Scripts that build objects
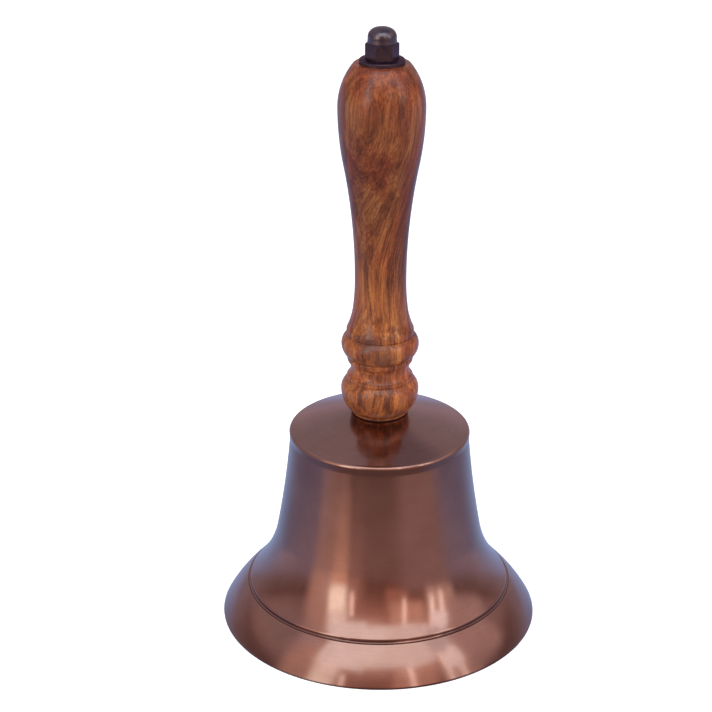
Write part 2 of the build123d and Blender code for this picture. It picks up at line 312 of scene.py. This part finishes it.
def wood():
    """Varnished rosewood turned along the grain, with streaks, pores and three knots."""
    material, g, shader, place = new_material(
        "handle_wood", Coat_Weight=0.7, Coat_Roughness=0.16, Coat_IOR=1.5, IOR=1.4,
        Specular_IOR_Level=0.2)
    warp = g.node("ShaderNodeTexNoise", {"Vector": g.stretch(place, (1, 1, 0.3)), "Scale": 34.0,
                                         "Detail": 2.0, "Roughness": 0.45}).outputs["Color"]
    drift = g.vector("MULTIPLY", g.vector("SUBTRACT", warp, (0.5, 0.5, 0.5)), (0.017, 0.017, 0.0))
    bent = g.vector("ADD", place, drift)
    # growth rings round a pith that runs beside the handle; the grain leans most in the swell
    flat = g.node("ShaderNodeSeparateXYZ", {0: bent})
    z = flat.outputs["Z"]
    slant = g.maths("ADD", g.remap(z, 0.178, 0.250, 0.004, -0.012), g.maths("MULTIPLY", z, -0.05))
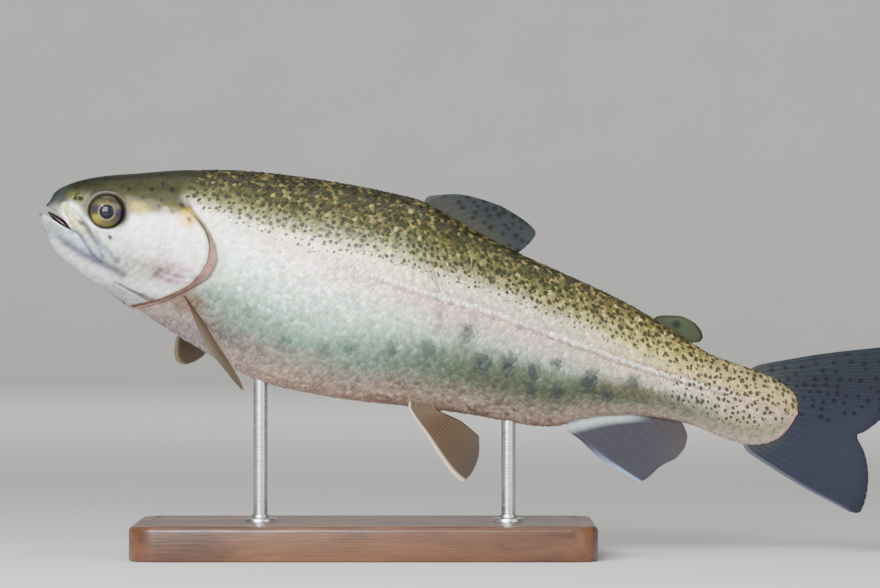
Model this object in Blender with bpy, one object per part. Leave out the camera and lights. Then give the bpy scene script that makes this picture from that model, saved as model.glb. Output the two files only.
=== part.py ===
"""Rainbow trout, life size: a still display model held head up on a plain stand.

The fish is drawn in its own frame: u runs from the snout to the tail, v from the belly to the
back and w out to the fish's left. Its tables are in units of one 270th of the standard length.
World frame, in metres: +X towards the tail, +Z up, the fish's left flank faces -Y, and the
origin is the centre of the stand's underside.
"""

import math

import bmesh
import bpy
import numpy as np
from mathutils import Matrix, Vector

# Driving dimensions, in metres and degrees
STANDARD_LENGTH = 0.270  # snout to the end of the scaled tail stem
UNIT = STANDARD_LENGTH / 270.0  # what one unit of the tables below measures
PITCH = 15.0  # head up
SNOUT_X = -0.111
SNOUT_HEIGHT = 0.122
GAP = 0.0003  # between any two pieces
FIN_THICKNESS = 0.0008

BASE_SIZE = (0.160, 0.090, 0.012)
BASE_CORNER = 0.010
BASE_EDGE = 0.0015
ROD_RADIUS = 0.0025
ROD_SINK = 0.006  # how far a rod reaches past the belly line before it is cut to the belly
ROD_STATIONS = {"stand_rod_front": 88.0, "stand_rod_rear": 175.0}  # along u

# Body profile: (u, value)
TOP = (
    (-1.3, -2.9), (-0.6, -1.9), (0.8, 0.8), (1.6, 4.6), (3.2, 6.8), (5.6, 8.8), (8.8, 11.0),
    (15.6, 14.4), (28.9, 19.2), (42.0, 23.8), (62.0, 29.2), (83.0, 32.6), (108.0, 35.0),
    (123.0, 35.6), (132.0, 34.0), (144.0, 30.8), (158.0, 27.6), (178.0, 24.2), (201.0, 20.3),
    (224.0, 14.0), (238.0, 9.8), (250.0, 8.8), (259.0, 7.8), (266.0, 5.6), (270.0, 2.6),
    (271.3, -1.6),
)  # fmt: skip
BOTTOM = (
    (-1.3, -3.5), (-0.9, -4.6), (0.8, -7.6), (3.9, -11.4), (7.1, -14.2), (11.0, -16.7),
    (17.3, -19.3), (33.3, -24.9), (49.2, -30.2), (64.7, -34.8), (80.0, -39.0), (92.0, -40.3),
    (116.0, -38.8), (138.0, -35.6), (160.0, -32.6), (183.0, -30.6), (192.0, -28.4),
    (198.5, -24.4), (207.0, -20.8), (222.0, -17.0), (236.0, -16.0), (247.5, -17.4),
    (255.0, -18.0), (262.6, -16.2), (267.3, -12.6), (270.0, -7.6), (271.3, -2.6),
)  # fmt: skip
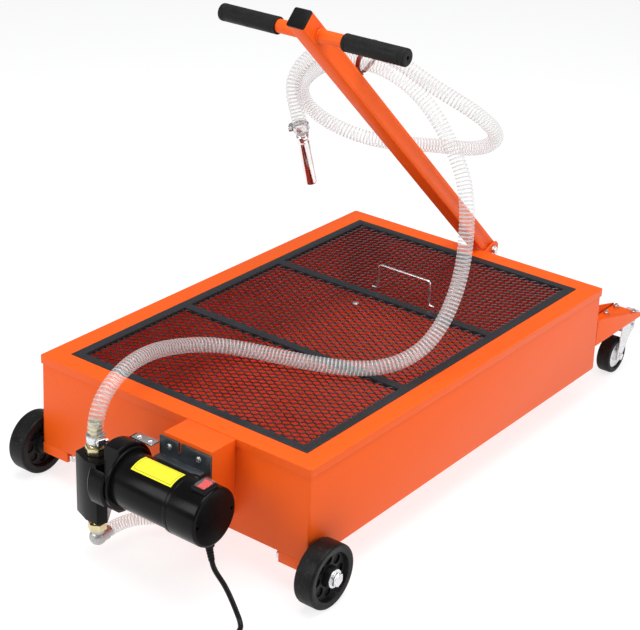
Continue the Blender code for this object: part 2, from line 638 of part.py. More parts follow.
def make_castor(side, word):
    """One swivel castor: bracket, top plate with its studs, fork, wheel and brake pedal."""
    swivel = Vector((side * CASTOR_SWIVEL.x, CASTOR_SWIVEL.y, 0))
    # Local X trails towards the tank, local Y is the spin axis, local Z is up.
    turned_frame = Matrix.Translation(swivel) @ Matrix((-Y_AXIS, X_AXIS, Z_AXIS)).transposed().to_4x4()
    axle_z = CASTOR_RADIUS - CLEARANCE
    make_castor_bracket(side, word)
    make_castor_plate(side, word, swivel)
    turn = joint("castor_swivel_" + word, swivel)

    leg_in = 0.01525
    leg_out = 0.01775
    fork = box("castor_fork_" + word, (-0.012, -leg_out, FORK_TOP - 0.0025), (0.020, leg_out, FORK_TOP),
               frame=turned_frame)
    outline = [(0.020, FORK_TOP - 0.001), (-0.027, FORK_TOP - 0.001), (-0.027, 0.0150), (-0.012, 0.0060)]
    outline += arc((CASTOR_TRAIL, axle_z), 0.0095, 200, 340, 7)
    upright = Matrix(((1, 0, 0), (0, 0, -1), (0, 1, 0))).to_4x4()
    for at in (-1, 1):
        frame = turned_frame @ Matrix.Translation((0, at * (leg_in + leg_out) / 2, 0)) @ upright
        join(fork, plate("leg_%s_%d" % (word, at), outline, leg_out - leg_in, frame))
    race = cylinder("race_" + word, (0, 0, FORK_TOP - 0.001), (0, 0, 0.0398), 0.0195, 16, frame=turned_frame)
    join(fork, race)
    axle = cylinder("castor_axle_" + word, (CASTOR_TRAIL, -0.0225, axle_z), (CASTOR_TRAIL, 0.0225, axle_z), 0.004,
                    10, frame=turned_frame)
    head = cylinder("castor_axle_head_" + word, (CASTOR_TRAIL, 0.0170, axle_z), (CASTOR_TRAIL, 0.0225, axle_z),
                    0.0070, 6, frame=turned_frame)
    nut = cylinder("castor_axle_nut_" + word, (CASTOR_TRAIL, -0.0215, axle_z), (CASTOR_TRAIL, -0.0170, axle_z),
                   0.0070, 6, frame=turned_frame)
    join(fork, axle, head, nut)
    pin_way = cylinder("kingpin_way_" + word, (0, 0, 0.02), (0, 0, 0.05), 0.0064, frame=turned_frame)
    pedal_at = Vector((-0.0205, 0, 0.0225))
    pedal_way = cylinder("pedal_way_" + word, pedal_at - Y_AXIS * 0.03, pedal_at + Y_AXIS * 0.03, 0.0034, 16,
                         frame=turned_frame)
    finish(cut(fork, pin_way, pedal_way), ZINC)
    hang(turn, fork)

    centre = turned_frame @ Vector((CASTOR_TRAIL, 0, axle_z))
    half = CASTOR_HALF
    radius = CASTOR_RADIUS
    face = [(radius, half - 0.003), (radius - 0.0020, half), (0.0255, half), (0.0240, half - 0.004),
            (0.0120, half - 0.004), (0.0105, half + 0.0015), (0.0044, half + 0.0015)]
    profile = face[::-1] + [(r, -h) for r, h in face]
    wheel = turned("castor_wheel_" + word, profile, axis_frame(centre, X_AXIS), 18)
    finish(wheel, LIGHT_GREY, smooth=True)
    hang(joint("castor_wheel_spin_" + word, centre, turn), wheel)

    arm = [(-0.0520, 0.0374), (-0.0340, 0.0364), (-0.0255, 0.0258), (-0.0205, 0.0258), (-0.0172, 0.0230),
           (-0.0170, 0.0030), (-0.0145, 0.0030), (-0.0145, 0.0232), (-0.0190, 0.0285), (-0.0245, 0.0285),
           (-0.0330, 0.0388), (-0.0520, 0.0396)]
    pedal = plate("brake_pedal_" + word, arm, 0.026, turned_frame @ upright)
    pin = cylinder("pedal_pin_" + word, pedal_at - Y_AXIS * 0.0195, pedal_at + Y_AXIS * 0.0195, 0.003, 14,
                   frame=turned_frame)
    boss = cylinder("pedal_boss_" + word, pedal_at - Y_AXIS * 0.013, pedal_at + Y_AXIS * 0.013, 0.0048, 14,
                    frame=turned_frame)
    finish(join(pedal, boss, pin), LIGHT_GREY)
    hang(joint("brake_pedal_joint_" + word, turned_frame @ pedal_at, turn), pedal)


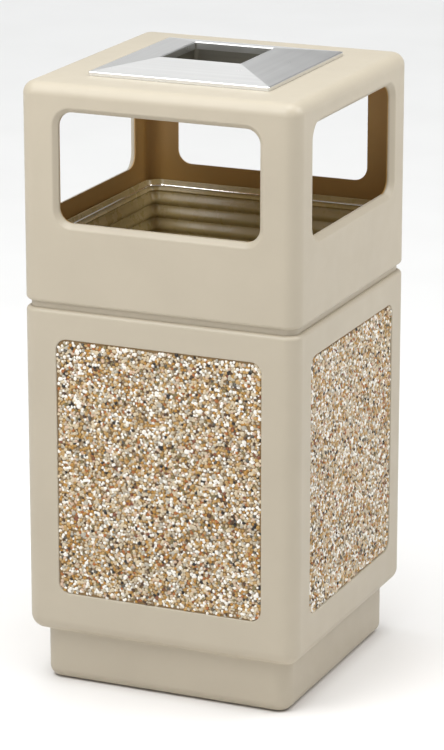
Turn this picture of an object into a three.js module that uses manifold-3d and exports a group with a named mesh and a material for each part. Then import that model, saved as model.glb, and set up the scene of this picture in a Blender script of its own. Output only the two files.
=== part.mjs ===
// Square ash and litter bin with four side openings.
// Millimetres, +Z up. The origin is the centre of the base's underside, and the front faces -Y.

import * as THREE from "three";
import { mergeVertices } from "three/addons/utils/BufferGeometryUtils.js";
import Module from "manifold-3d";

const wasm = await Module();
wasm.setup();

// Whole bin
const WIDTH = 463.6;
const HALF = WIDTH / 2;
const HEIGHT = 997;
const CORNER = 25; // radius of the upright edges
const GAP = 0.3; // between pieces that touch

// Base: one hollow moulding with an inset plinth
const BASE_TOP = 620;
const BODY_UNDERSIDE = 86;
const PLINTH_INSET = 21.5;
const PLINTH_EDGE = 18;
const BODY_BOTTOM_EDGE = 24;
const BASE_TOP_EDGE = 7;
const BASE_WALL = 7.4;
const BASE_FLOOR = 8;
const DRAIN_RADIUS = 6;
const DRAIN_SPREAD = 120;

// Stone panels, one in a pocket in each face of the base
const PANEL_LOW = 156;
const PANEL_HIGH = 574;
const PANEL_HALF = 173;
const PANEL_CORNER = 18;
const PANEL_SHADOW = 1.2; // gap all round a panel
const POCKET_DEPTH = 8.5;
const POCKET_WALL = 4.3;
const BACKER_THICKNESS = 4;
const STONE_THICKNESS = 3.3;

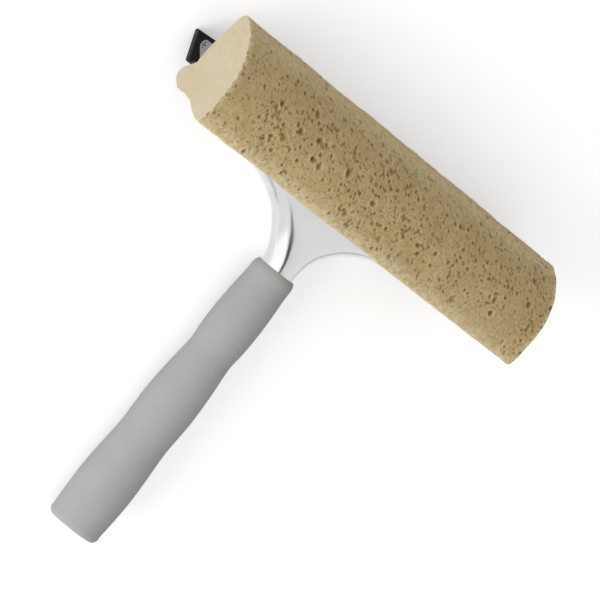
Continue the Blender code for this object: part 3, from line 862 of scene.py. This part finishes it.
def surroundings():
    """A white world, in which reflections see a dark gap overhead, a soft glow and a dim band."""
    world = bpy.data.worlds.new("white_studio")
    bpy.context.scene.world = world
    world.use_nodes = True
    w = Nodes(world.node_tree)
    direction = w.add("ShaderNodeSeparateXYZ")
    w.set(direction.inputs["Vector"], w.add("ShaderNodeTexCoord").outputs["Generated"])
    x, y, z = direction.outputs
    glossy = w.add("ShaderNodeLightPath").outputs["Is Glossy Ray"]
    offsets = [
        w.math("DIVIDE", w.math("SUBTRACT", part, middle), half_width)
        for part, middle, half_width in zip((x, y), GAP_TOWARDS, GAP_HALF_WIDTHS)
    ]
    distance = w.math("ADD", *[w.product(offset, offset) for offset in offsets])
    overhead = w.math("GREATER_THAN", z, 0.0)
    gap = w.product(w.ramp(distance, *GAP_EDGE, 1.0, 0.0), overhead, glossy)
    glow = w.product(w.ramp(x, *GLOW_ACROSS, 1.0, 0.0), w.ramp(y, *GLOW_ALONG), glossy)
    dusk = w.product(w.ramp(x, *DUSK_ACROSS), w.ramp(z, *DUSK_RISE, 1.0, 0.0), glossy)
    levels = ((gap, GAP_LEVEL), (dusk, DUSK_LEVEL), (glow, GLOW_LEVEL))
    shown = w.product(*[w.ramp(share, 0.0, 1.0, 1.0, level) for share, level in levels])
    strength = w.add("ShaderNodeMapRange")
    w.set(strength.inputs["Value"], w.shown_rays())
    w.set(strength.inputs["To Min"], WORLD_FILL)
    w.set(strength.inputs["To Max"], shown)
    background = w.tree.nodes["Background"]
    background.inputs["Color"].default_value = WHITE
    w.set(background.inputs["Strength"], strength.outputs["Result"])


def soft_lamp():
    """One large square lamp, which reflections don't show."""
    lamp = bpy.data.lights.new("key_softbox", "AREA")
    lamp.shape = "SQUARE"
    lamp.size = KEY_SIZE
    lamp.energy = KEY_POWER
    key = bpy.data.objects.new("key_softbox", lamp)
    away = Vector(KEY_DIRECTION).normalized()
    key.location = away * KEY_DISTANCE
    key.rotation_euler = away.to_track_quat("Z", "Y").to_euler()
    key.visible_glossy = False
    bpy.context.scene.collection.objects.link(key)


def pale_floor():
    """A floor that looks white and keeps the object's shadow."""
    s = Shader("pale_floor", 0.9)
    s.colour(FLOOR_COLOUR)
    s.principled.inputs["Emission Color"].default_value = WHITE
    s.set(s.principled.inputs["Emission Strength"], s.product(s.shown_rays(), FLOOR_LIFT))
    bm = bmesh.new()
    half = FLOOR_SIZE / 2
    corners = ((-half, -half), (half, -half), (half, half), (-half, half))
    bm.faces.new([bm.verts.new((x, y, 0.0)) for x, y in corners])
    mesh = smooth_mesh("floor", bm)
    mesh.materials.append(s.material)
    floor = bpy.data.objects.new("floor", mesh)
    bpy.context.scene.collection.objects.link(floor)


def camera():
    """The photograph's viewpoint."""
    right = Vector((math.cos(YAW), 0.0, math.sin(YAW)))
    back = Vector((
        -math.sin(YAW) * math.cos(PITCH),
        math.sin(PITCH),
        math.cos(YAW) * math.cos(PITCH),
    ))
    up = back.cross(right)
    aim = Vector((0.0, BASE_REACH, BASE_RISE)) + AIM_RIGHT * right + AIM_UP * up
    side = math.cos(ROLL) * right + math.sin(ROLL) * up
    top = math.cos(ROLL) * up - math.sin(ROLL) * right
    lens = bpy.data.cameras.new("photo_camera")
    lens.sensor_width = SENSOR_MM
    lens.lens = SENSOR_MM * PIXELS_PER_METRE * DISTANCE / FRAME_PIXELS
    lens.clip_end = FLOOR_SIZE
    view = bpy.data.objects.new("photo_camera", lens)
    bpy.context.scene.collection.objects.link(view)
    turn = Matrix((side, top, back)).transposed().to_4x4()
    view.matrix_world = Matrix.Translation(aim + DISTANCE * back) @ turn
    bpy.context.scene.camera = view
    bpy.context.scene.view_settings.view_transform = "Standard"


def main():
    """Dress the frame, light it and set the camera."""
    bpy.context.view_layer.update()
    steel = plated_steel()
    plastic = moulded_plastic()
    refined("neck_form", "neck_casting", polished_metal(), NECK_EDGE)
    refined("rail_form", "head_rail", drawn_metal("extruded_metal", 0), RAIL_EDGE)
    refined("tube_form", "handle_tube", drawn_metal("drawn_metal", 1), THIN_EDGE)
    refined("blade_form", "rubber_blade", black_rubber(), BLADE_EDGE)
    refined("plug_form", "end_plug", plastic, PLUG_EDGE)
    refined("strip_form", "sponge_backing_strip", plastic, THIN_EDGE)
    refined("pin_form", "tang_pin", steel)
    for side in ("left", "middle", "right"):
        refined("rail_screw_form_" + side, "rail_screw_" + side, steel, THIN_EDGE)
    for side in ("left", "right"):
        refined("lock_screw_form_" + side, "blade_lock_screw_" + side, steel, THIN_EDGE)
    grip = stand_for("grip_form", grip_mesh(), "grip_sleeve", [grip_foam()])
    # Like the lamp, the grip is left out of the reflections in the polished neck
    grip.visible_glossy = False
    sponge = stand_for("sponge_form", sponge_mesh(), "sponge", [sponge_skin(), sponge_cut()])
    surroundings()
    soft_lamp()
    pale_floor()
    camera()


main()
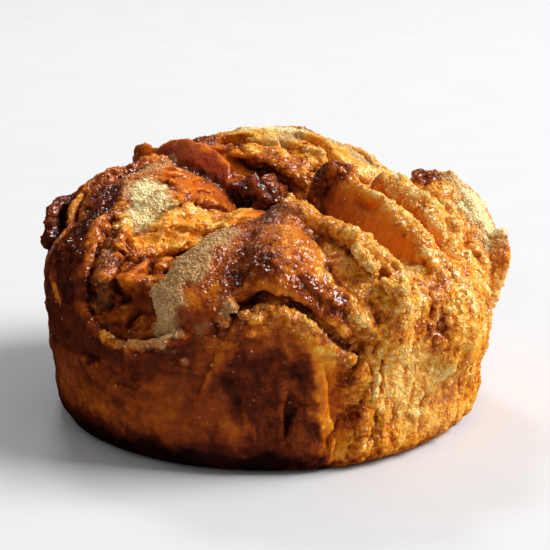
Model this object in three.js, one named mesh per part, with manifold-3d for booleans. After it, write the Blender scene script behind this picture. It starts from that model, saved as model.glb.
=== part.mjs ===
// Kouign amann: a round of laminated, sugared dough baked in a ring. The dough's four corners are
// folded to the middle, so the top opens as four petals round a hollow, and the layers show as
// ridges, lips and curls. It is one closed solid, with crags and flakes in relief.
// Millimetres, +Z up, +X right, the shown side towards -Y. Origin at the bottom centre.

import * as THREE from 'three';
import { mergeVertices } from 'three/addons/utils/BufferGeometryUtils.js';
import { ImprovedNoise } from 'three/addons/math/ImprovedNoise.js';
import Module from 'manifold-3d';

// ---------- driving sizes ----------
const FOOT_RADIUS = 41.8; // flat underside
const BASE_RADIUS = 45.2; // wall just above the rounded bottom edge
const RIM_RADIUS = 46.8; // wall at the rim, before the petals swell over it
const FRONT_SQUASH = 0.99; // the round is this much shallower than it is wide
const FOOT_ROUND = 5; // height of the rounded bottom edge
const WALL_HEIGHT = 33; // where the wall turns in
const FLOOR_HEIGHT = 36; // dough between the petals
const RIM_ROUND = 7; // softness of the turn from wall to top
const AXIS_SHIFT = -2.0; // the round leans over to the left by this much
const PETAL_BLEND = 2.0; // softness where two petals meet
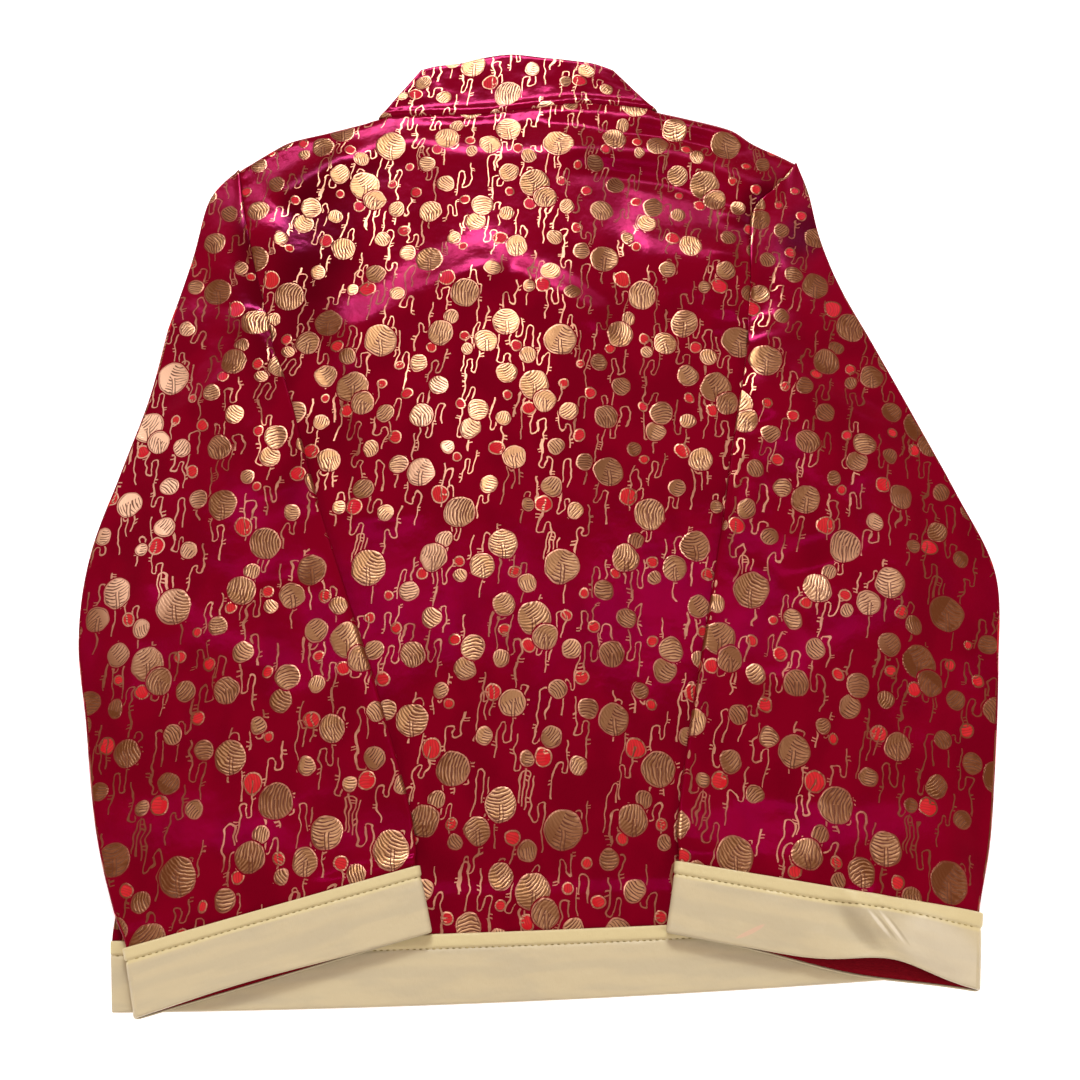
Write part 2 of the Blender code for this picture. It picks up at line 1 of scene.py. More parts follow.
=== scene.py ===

» **SHORT PROBLEM**
Starting with the line with "Model this object in three.js, one" and ending with the line with "the bottom centre.", extract every line exactly and nothing outside that span.

» **COMPLETE RESPONSE**
Model this object in three.js, one named mesh per part, with manifold-3d for booleans. After it, write the Blender scene script behind this picture. It starts from that model, saved as model.glb.
=== part.mjs ===
// Kouign amann: a round of laminated, sugared dough baked in a ring. The dough's four corners are
// folded to the middle, so the top opens as four petals round a hollow, and the layers show as
// ridges, lips and curls. It is one closed solid, with crags and flakes in relief.
// Millimetres, +Z up, +X right, the shown side towards -Y. Origin at the bottom centre.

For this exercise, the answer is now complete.